The air is redolent with the fragrance of the forest as we tread to the hilltop, our way punctuated in places with black pepper, silver oak and walnut trees. The rays of the early morning sun are still mellow, ensuring a nip in the air. We are on a walnut trail with our guide Pradeep Rai, in search of walnuts that abound in this region.

The trail begins from the hills behind my hotel located in Village Siya. In front of me is the Shivalik mountain range, rising against the azure blue sky dotted with fluffy clouds. The mountain air is cathartic, enough to invigorate me for that hour-long trek as I navigate rocks and jump  over crevices.

A little further into the trail, I spot a walnut tree. It’s early October and the tree is bursting with yellowish-green flowers, while some begin to bear the fruit. I stand  squinting at the sunlight that glints through the leaves, peering at the little green walnuts that hang high on the walnut tree.

Far & near

From a distance they look anything but walnuts, or how I know them to be. With a green soft shell on the outside, they shine in the morning sun like green squash balls. The tree is at least 25 metre in height. Much to my excitement, my  guide nimbly climbs up the tree and plucks a few walnuts to show. Walnuts are encased in a soft green covering that cracks open when thrown from a height. It then reveals the hard brown shell we are familiar with. 

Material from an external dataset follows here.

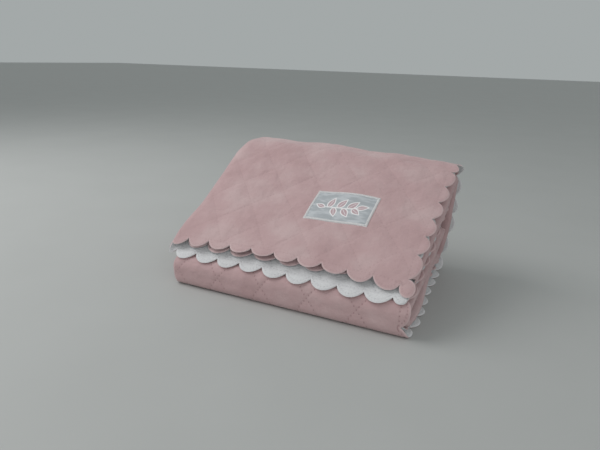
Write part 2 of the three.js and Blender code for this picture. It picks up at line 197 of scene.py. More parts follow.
def place_across(w, run):
    """x in the packet and the depth below the outermost layer of a place across the cloth."""
    zero = np.zeros_like(run)
    left = route_value(run, column(4), column(4), zero)
    right = route_value(run, column(5), column(5), zero)
    outer, inner = 1.5 * pitch_at(run, left), 0.5 * pitch_at(run, left)
    turn = 0.5 * pitch_at(run, right)
    outer_centre, inner_centre = left + outer, left + INNER_FOLD_SET_IN + inner
    right_centre = right - RIGHT_FOLD_SET_IN - turn
    ends = [
        (right, outer_centre),
        (outer_centre, -outer),
        (outer_centre, right_centre),
        (right_centre, turn),
        (right_centre, inner_centre),
        (inner_centre, -inner),
        (inner_centre, right - INNER_EDGE_SET_IN),
    ]
    k = np.clip(np.searchsorted(ACROSS_STARTS, w, side="left") - 1, 0, len(ACROSS) - 1)
    x, fall = np.zeros_like(run), np.zeros_like(run)
    for i, ((a, b), (first, last, flat)) in enumerate(zip(ends, ACROSS)):
        here = k == i
        f = (w - ACROSS_STARTS[i]) / flat
        if first == last:
            xi = a + (b - a) * f
            depth = first * pitch_at(run, xi)
        else:
            xi = a + b * np.sin(math.pi * f)
            depth = ((first + last) / 2 - (last - first) / 2 * np.cos(math.pi * f)) * pitch_at(run, a)
        x, fall = np.where(here, xi, x), np.where(here, depth, fall)
    return x, fall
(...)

Because the tree is tall and straight, picking walnuts is not easy. Once plucked, the walnut branches are beaten with hard blows to reveal the fruit. Each walnut tree yields anything between two to six crates of walnuts. These kathi walnuts or walnuts with their hard, woody shells are distinct from the more common and nutty kagdi walnuts (or the ones with papery shells.) Walnut trees thrive best in the hilly regions, especially in the North Indian states of Jammu and Kashmir, Himachal Pradesh, Uttarakhand and Arunachal Pradesh. Kashmiri walnuts are one of the most popular varieties of walnuts in India.  

We trek for another 30 minutes until we reach the pine grove where more than 200 pine trees rise along the mountain slope. The pine trees look magical, and it’s the perfect weather with the slight nip in the air.

My guide picks up dried twigs and lights a stove. He brings out a kettle from his bag and places it on the hearth. Soon we are busy sipping piping hot chai. The place is tranquil, far removed from the city life, with only a shepherd in the distance.    

A few minutes later, we make our way back to the hotel. We navigate through the wild bamboo and deodar trees. Our trail ends in the over 60-year-old walnut tree at JW Marriott Mussoorie, Walnut Grove Resort & Spa. The tree is laden with the fruit. The guide brings out a harness and checks if I would like to climb the tree. I choose not to and instead proceed to the main lawns where I am rewarded with freshly baked walnut cake. The cake is delicious and complements the balmy weather. 

Corn village 

Later that afternoon, we travel to Sainji, a village situated a few kilometres from Mussoorie, for lunch. At first, the village looks nondescript, but as I enter, I realise why it is popularly known as the corn village.

Golden bunches of corn hang outside each house. Unlike a string of mango leaves that is seen outside homes in southern parts of the country, here, corn tied together in bunches act as the toran (a garland tied to the main door to bring in good luck). 

Corn thrives in the hills and is a staple here. Perhaps that’s why my Garhwali thali comprises rotis made with corn flour, not wheat, which makes the meal relatively gluten-free. 

It’s a tradition to unleaf the corn and hang it outside the house post harvest. This allows the corn to dry out well.

Whenever needed, the corn is pulled out, combined with wheat, and used to make flour.

Once the corn is removed, the cob is used to light fire. My Garhwali thali comprises jakhiya aloo, boiled potatoes tempered with native jakhiya seeds, railu (grated cucumber mixed in yoghurt and tempered with jakhiya seeds), kandle ki sabzi (vegetable made with stinging nettle leaves) and makke ki roti (flatbreads made of corn).  

We round off our meal with a sweet rice pudding called jhingore ki kheer.

Before I leave, I’m also offered freshly made walnut halwa — prepared with freshly plucked walnuts. As I bite into the halwa, the fragrance of the ghee, the smoothness of the jaggery and the crunch of the walnuts assails my taste buds.

I know exactly what I am going to use the stash of walnuts I picked on my walnut trail for.